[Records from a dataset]
** BEGIN **

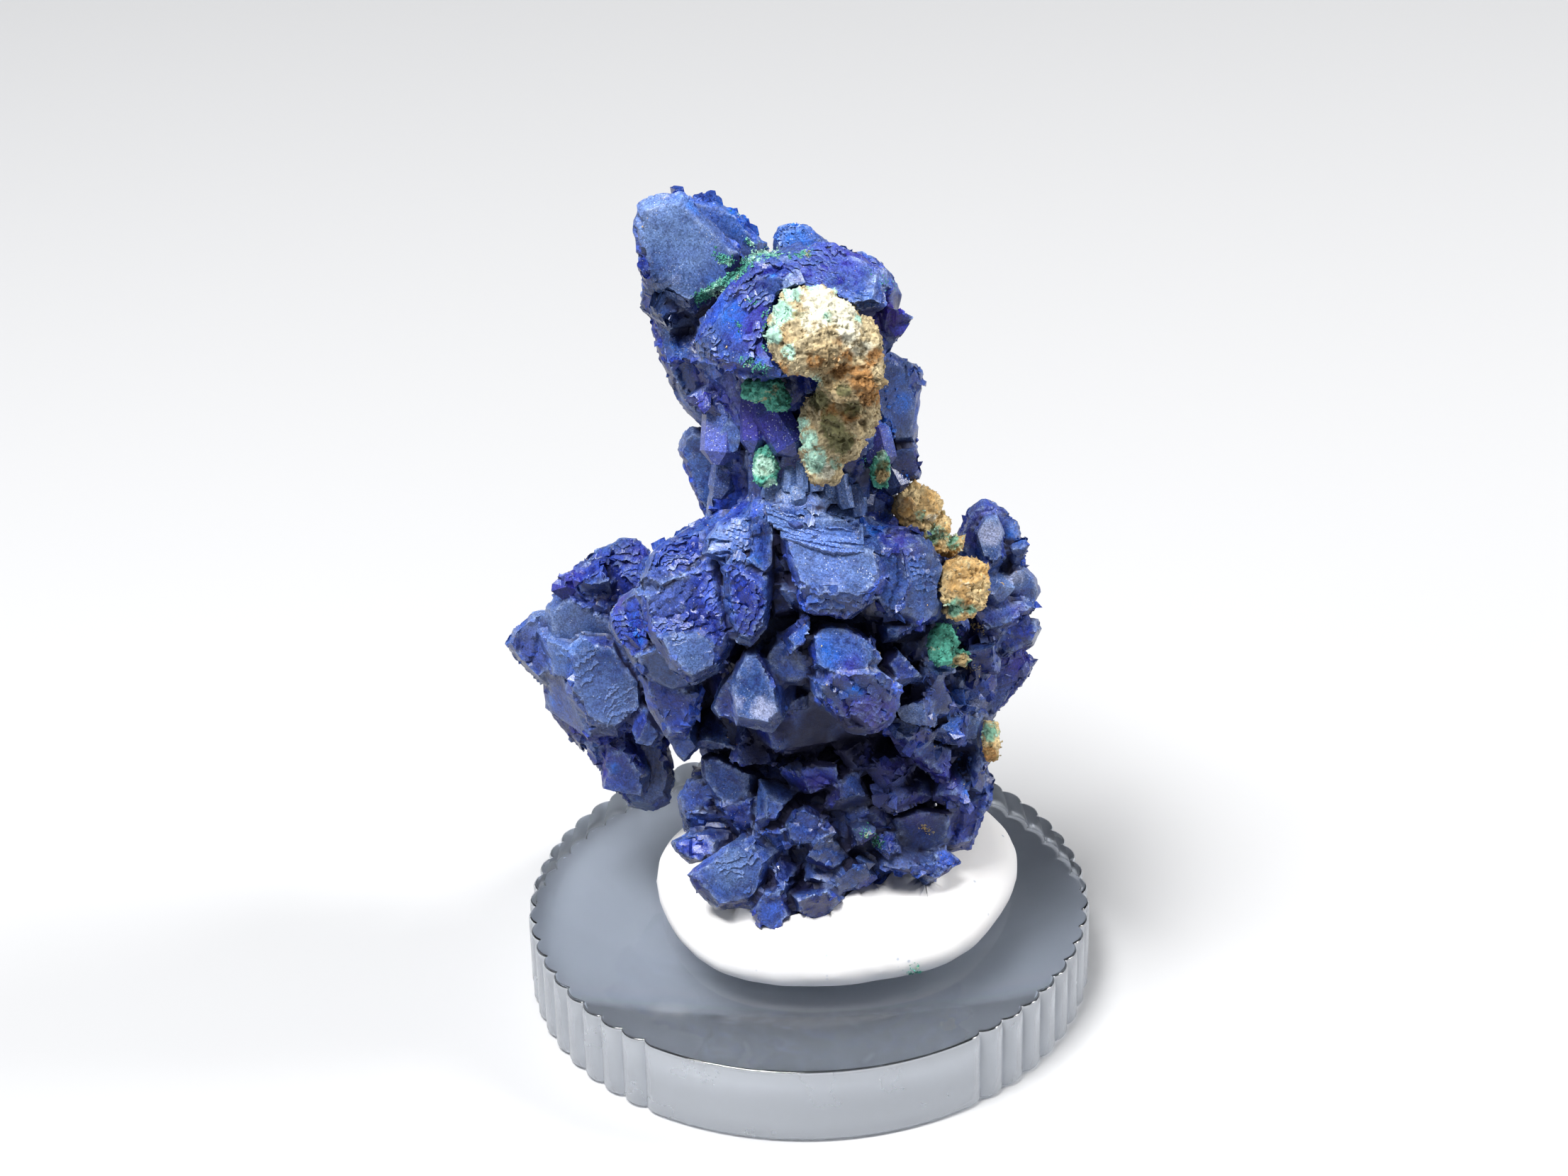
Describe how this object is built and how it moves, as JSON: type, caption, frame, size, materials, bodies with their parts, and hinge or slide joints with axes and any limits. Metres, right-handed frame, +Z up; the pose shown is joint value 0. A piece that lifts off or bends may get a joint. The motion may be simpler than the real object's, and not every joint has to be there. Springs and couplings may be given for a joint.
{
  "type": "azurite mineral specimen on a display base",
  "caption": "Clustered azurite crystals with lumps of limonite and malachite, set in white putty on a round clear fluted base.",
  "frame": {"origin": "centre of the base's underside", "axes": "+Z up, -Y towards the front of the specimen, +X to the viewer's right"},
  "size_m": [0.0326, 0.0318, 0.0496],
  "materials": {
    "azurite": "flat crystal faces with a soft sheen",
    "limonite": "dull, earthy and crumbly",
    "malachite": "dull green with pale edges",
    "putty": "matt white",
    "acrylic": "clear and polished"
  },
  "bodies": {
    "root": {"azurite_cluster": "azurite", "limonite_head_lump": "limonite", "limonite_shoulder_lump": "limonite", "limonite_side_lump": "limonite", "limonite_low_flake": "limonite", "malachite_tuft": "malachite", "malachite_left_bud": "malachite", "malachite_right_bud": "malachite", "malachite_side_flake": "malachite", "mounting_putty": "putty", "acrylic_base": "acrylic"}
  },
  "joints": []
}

** END **
** BEGIN **

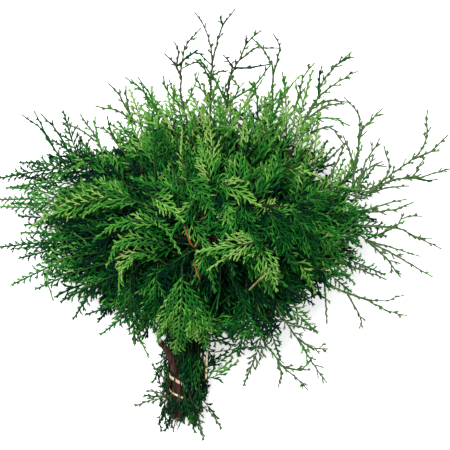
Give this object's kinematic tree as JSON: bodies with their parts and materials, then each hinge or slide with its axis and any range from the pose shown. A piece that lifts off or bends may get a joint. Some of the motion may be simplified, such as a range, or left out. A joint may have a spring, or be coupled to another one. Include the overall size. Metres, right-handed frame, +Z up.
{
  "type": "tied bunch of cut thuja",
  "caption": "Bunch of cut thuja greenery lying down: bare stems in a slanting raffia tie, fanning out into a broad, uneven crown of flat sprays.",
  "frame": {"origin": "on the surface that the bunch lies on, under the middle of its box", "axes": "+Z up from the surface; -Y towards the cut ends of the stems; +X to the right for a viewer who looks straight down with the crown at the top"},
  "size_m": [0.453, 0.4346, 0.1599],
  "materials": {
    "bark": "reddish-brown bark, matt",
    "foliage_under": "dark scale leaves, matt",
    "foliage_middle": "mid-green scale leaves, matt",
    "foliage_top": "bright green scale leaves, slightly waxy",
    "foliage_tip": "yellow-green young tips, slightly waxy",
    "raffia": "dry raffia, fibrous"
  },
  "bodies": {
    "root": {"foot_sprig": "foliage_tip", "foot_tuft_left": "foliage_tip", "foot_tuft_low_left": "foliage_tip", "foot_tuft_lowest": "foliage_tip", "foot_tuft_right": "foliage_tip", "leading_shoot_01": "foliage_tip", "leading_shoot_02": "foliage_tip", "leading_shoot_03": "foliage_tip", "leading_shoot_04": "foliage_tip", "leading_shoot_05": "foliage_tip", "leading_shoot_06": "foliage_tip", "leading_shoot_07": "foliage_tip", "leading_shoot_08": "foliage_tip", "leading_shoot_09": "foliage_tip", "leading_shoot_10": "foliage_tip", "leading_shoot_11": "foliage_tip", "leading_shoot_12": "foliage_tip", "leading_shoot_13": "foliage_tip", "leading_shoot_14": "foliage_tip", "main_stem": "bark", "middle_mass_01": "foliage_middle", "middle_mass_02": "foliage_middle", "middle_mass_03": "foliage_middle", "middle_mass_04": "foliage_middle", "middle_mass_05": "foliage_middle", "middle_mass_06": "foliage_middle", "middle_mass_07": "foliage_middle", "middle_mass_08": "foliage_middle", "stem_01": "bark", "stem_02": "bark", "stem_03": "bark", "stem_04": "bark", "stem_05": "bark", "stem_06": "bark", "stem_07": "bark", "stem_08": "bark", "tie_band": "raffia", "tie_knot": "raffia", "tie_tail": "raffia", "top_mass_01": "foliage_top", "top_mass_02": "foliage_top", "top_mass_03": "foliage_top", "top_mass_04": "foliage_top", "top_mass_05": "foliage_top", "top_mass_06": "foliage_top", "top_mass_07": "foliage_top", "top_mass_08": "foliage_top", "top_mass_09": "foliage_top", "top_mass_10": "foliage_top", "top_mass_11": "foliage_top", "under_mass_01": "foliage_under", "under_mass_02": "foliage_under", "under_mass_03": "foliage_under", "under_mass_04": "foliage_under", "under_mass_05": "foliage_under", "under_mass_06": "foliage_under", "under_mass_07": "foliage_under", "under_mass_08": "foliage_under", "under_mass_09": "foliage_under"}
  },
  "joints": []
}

** END **
** BEGIN **

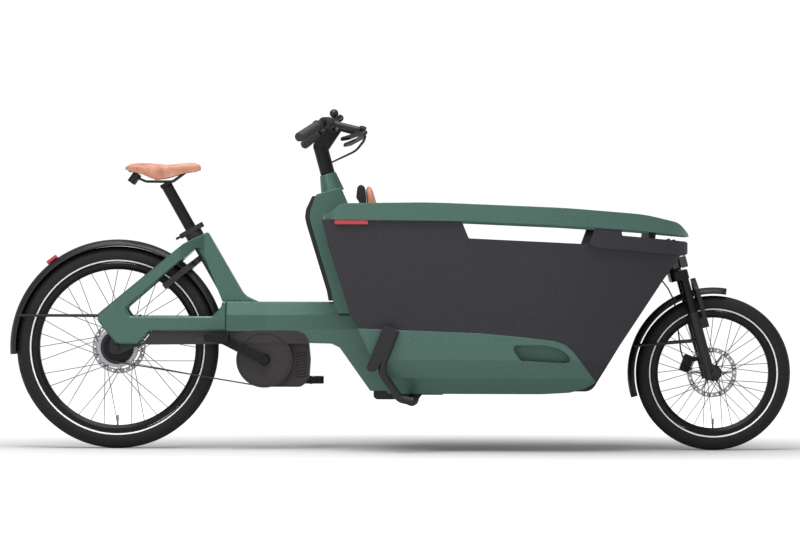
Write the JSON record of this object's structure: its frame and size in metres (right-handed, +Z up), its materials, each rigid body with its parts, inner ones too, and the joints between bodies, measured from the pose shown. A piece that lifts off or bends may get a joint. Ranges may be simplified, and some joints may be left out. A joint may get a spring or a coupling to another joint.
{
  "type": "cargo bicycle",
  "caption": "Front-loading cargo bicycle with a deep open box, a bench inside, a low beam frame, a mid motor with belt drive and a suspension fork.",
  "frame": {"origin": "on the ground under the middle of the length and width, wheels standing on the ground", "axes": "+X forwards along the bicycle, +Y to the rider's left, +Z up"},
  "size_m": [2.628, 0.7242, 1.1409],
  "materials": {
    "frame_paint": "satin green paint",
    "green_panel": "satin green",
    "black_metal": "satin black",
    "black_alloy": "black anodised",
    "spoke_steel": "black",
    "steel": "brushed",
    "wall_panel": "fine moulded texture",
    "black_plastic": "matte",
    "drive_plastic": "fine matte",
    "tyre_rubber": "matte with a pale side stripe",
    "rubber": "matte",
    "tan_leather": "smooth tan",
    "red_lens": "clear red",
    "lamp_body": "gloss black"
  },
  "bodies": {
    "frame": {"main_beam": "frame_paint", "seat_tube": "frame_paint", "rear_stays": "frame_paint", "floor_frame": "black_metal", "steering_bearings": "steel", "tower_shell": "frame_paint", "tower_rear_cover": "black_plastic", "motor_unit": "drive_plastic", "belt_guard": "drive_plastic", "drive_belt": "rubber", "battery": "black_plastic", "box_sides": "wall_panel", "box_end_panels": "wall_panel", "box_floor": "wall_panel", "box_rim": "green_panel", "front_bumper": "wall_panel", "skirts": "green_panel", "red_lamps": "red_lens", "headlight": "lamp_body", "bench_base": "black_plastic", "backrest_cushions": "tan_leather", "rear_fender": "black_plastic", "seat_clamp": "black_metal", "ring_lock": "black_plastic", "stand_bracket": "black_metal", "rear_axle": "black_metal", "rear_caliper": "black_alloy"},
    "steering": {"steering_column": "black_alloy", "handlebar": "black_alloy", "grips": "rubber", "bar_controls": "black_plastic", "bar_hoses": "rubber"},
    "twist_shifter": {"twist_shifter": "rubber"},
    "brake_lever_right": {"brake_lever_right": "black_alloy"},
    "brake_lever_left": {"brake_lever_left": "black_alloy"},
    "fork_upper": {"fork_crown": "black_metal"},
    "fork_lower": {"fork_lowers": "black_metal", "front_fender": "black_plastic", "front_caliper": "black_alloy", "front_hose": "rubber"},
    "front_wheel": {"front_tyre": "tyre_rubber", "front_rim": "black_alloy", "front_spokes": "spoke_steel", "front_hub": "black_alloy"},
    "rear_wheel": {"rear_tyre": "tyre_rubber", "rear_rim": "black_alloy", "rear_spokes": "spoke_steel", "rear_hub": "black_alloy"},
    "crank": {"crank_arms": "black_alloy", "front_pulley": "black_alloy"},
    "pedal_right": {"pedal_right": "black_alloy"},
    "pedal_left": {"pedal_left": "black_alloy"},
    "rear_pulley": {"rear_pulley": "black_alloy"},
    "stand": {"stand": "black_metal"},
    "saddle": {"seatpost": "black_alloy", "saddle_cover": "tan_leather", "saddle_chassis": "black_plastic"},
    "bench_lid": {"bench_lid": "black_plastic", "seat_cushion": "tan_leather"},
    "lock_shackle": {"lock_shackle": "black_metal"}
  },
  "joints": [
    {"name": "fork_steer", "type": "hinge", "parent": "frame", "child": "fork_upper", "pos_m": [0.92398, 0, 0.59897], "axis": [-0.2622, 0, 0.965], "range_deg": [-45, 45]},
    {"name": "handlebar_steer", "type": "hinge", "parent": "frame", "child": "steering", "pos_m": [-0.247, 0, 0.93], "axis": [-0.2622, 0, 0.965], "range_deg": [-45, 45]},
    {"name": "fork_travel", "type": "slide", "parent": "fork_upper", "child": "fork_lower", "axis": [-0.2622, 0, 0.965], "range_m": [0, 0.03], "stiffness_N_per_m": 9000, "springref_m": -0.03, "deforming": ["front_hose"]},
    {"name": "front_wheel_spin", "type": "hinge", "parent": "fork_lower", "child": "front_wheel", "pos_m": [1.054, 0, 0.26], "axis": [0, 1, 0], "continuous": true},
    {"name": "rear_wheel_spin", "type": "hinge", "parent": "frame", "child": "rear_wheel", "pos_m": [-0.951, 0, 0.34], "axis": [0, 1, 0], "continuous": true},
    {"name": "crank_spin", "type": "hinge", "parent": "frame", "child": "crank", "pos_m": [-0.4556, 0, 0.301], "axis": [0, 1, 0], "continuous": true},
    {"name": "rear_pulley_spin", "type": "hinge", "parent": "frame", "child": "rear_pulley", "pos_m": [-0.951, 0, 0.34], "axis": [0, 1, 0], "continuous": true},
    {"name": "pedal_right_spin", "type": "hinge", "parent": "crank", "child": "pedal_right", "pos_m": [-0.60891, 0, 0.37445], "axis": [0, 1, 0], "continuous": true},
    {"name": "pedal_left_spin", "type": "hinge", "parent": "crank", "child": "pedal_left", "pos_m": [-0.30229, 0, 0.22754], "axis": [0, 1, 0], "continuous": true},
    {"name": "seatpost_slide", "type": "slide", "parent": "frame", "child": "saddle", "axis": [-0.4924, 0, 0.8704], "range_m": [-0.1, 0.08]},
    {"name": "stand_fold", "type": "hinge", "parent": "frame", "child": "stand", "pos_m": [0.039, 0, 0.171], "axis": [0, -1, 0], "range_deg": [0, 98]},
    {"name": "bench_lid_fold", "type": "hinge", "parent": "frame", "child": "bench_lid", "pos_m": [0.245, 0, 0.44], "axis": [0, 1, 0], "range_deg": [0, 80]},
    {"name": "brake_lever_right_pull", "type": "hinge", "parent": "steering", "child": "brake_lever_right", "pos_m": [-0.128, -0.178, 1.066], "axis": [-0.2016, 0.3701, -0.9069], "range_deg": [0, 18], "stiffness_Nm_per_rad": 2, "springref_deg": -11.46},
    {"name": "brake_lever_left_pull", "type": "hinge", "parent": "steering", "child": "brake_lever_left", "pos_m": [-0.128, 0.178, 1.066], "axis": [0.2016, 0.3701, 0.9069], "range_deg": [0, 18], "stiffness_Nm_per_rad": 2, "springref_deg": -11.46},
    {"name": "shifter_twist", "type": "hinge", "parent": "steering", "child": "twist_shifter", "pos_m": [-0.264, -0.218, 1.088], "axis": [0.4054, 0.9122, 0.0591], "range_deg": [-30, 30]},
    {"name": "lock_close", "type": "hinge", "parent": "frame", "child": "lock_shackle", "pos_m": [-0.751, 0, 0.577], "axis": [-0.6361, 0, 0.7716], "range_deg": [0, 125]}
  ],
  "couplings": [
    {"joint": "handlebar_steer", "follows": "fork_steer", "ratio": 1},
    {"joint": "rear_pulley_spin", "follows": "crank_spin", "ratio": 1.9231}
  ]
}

** END **

WHAT IS EXPECTED: In the listing above, find the lines holding the word "their" and copy them.

IN RESPONSE:
Describe how this object is built and how it moves, as JSON: type, caption, frame, size, materials, bodies with their parts, and hinge or slide joints with axes and any limits. Metres, right-handed frame, +Z up; the pose shown is joint value 0. A piece that lifts off or bends may get a joint. The motion may be simpler than the real object's, and not every joint has to be there. Springs and couplings may be given for a joint.
Give this object's kinematic tree as JSON: bodies with their parts and materials, then each hinge or slide with its axis and any range from the pose shown. A piece that lifts off or bends may get a joint. Some of the motion may be simplified, such as a range, or left out. A joint may have a spring, or be coupled to another one. Include the overall size. Metres, right-handed frame, +Z up.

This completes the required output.